What do we know about his condition?
A medical examination at hospital showed that Mr Golunov had an abrasion on his back and bruising around one eye but no serious injuries that required a stay in hospital, Dr Alexander Myasnikov told Russian media over the weekend.
None of his ribs were broken, Dr Myasnikov said, following earlier claims that the journalist had suffered a fracture.
Meduza said Mr Golunov was beaten up by officers both during his arrest and later at a police station. He was, the news site said, only able to contact a friend after 14 hours.

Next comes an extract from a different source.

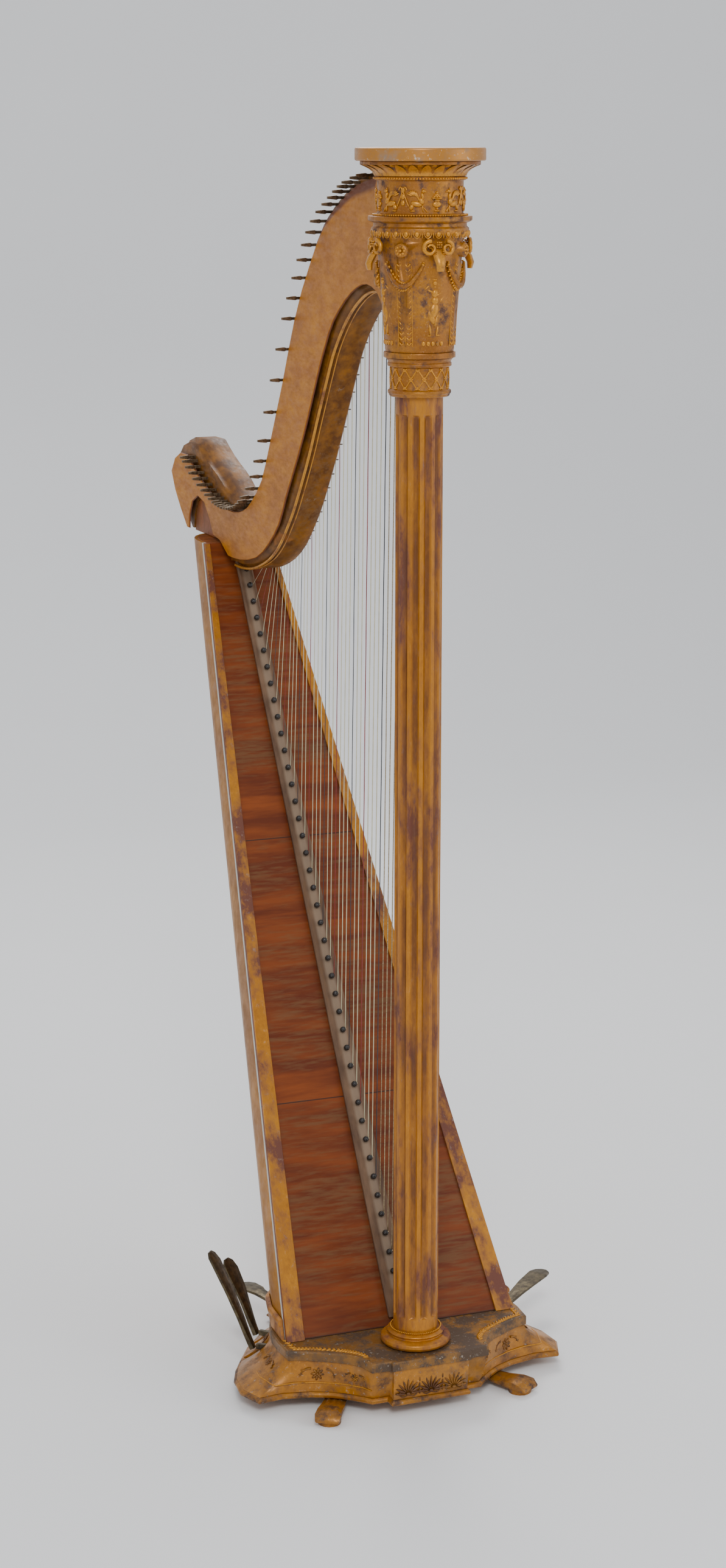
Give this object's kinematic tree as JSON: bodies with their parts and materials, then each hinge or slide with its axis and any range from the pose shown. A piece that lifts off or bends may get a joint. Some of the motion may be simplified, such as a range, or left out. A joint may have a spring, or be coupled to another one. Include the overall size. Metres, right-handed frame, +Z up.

In the first video of Mr Golunov since his arrest, posted by the Russian news site Breaking Mash, he can be seen lifting up his shirt to reveal marks on his back.
Mr Golunov said he had been involved in "scuffles" with police, and showed bruises. His lawyer, Dmitry Julay, told reporters that the journalist had been denied food and sleep for more than 24 hours.
Who is Ivan Golunov?
Mr Golunov is by no means a household name in Russia, although he is well known among the more independent journalists and their readership, which is admittedly dwarfed by that of Kremlin-controlled media, BBC Monitoring's Vitaliy Shevchenko says.
The journalist has repeatedly exposed corruption among Moscow's high-profile businesspeople and its political elite, as well as fraudulent financial schemes in the city.
It is these investigations, his supporters say, that caused his arrest, and not the drugs that they said were planted on the journalist.
One popular opinion is that his future article about Federal Security Service (FSB) officers allegedly controlling the cut-throat funeral services market in Moscow was the last straw that moved corrupt officials to act.
The journalist's arrest sparked protests in Moscow and St Petersburg, and more than a dozen people – mostly fellow journalists – were reportedly detained and later released.
On Saturday, police detained several people trying to protest about the arrest outside Moscow's Nikulinsky Court.
Mr Golunov's mother, Svetlana Golunova, told Reuters the arrest was "not even a farce, it is something unbelievable", and she expected "only victory".
In a separate development on Monday, a Russian court granted the early release of Oyub Titiyev, the head of the Chechen division of human rights group Memorial, who was sentenced to four years in prison in March on drugs charges.
The court ruled that Mr Titiyev, 61, must be released within 10 days.
He was arrested last year after police discovered marijuana in his car. Shortly after his detention, Mr Titiyev wrote an open letter to Mr Putin insisting that the drugs were planted.